I bought AMD to support their support of open standards (Freesync) and their open source software contributions (Nvidia didn't open source PhysX until AMD released it's open source equivalent). AMD recently open sourced their AI mage anti-aliasing tech for their cards which were ported to all cards by the community.
AMD needs to do a better job of getting their open source drivers into mesa and the kernel. Intel tries to get their initial support at least a year into the kernel (source Phoronix).
From what I hear, Ubuntu 19.10 didn't update their linux-firmware pkgs for their ISOs so you can't boot with the 5700 series Navi cards with Ubuntu 19.10... let alone for the rumored 5600 mainstream Navi cards coming out soon.
My Asus Netbook, which was bought with GNU/Linux nowadays still doesn't have the same DirectX 11 feature parity level, hand hardware video decoding, that the previous proprietary AMD drivers provided, so is the beauty of the new open source ones.
Meanwhile Asus has provided updated DirectX 11 drivers to all Windows generations since Windows 7.
> I had to wait another two weeks for support
This situation is completely unacceptable. I hope you called Manjaro and asked to speak to a manager to get a refund on your free operating system.
Either it’s comparable or it’s “deal with it’s problems because it’s free”. It can’t be both.
"Hey, I have a problem with your product..."
"It was FREE! Why are you complaining!?"
--Why Linux Desktop will never be a serious contender, part 12.
And, if you actually read my post.
You would have known I blamed AMD for not properly supporting the card I paid for 2.5 months after launch.
Linux is even listed as a supported OS on the box. (Which is awesome btw!)
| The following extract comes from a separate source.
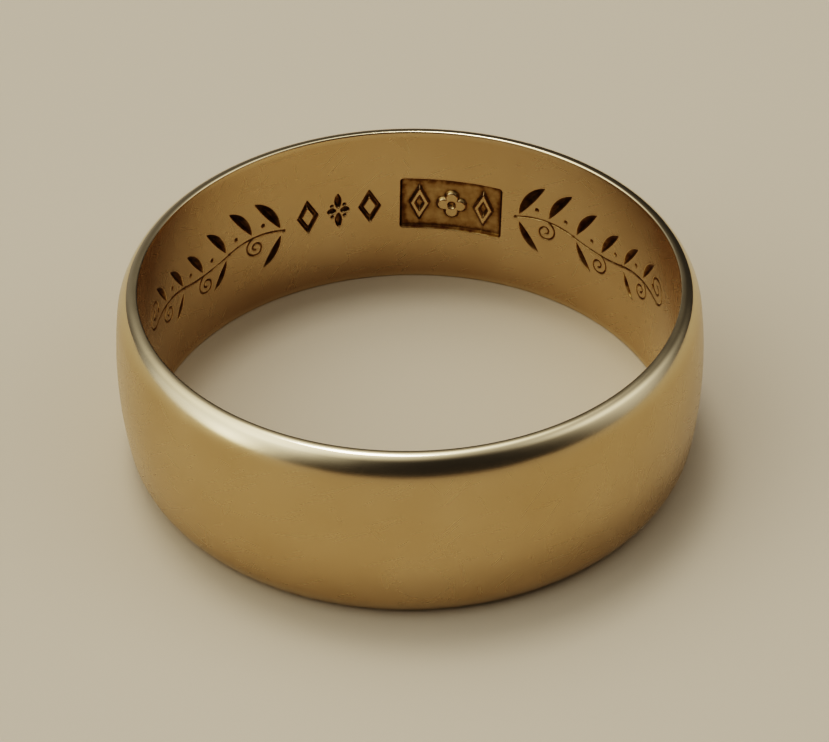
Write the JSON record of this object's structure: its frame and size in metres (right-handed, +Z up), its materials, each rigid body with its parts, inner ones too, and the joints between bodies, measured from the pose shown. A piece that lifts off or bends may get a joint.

It's the basic trade off of short term vs long term reward.
Using closed source is like having a diet of candy. Great in small amounts, but bad if you are past 5 years old. And ridiculous if you are writing articles to defend it.
Or, you know, forever. The number of things the Linux Desktop community is actively hostile to that could make computing life so much simpler is ridiculous. Portable applications? Relative icon paths in .desktop files? A standardized set of base libraries developers can rely on being present? Linux Desktop cares not for such things. If you don't want to do things their way, fuck you, that's their motto. Then they wonder why people keep choosing other OSs.
I definitely feel your pain (I can't count the number of times I have run into UX issues on various Linux distros, and in search for a fix/answer find many people that ran into the exact same issue but find that the maintainer has stubbornly refused to consider changing or fixing it), but really? If you don't like something on Linux, you can fork and fix it yourself.* If you don't like something on Windows or macOS, it's Microsoft and Apple that are telling you 'fuck you, deal with it.'
* Whether or not doing so is feasible is a different story..
I'm still using Linux as well, but I've been really impressed by the stability of the LTSC Win10. Even fewer problems than the recent iterations of MacOS, in my experience. It's worth considering especially if you need access to commercial software like Excel or Adobe CC products.
That said, something caught my eye: he was spending a lot of time tweaking the Linux UI instead of working. This was me fifteen or twenty years ago: wasting tons of time tweaking things. Now, I use Pop Linux as is in my System76 laptop and before that for years I just accepted the default Ubuntu setup. Good enough.
When I use Windows, there's a lot of "update work" to do that ends up distracting me. Updating WSL Ubuntu, updating chocolatey, checking individual apps for updates, checking windows for updates, etc. I end up being more focused when I'm using Linux.
With my daily back-up, and a couple of scripts, I can completely re-install my system from an absolute disaster to up-and-running normally within about an hour or an hour and a half.
I never had OP’s experiences with Mint, so in that regard he’s generalizing. Like Christianity and its many denominations, it REALLY depends on the distro.
Isn't this person the CEO of Apple according to you know who.
So we had to look elsewhere to run UNIX at home.
Nowadays Linux ABI is more valuable than plain POSIX source compatibility, hence WSL. Which by the way Windows wasn't the first to go through this route.
Yes, Windows has gotten far better in recent years; then again, there have been great tools available for it for a while, like ConEmu and it's derivative Cmdr, so when it was recently announced that Windows 10 does SSH I smirked because I've been doing that -- and Vim and other things -- from Cmdr for years.
It gives me the same keybjndings I want everywhere. Linux now feels the same regardless of what distro I’m using, and it’s just the way I like it now.
It’s easy to get suckered in to ricing you’re environment, but you get tired of it eventually and just copy/paste the config around.
Windows scares me at this point, it doesn’t have a nice timing window manger and I inevitably lose what I’m working on in a pile of windows.